Le plus ancien est celui d’Aristote (Metaph., I, 5, p. 986, B, 18).

« Parménide semble avoir parlé de l’Un selon la raison, Mélissus suivant la matière ; aussi l’un l’a dit limité, l’autre infini. Quant à Xénophane, qui a posé l’unité (ἑνίσας) avant eux {car on dit que Parménide fut son disciple), il ne s’est en rien expliqué clairement (οὐθὲν δισαφήνισεν), et il se semble avoir touché à sa nature ni d’un côté ni de l’autre ; mais seulement, regardant le ciel entier, il dit que l’Un est le Dieu. »

Ainsi Xénophane ne se serait pas prononcé sur la limitation ou l’infinitude de l’univers ; cette opinion, en contradiction avec l’infinitude formellement attribuée par Xénophane (fr.  12) aux racines de la terre par exemple, pouvait avoir sa raison d’être dans le défaut de précision du langage et des raisonnements du poète, ainsi que nous l’avons expliqué.
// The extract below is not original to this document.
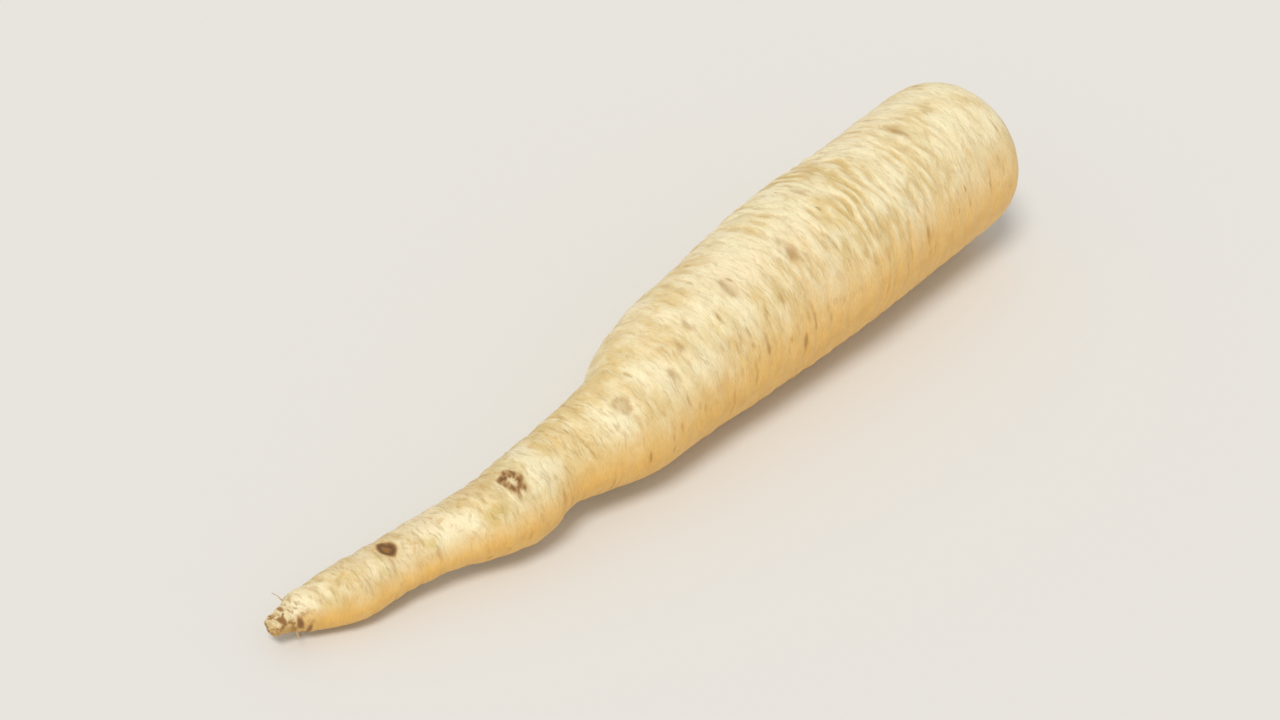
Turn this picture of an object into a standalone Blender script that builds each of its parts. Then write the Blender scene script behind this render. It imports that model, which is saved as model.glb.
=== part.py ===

On a pu aussi y être amené par la légende sur les relations entre Parménide et Xénophane, car cette opinion était évidemment nécessaire pour ne pas creuser un abime entre le poète de Colophon et celui d’Elée. En tout cas, on n’est nullement assuré que l’assertion soit d’Aristote même et que son texte n’ait pas été interpolé. Comme le fait remarquer Diels[1], les mots grecs que nous avons reproduits entre parenthèses n’appartiennent nullement à la langue d’Aristote, et rendent par suite le passage très suspect.

Les autres témoignages se trouvent en fait réunis par Simplicius dans son commentaire sur le premier livre de la Physique d’Aristote[2]. D’après Simplicius, Théophraste aurait attribué à Xénophane d’avoir soutenu les antinomies que l’univers n’est : 1o ni limité ni infini ; 2o ni en mouvement ni en repos. Simplicius développe ensuite ces antinomies (avec les démonstrations de l’unité et de l’éternité) dans des termes en concordance parfaite avec ceux du traité pseudo-aristotélique, De Melisso, Xenophane et Gorgia.

Il cite deux vers de Xénophane (fr.  4) affirmant l’immobilité de l’univers, et soutient qu’ils ne sont pas en contradiction avec l’antithèse de la seconde antinomie.

Il mentionne Nicolas de Damas comme ayant dit que l’univers de Xénophane était infini et immobile, Alexandre d’Aphrodisias comme ayant dit que cet univers était limité et sphérique.

  1. Doxographi græci, collegit Hermannus Diels, Berlin, Reimer, 1819, pp. 109, 110.
  2. Simplicii in Aristotelis Physicorum libros quattuor priores, edidit Hermannus Diels, Berlin, Reimer, 1882, pp. 22, 23. — Le texte est déjà reproduit dans les Doxographi, pp. 480, 481.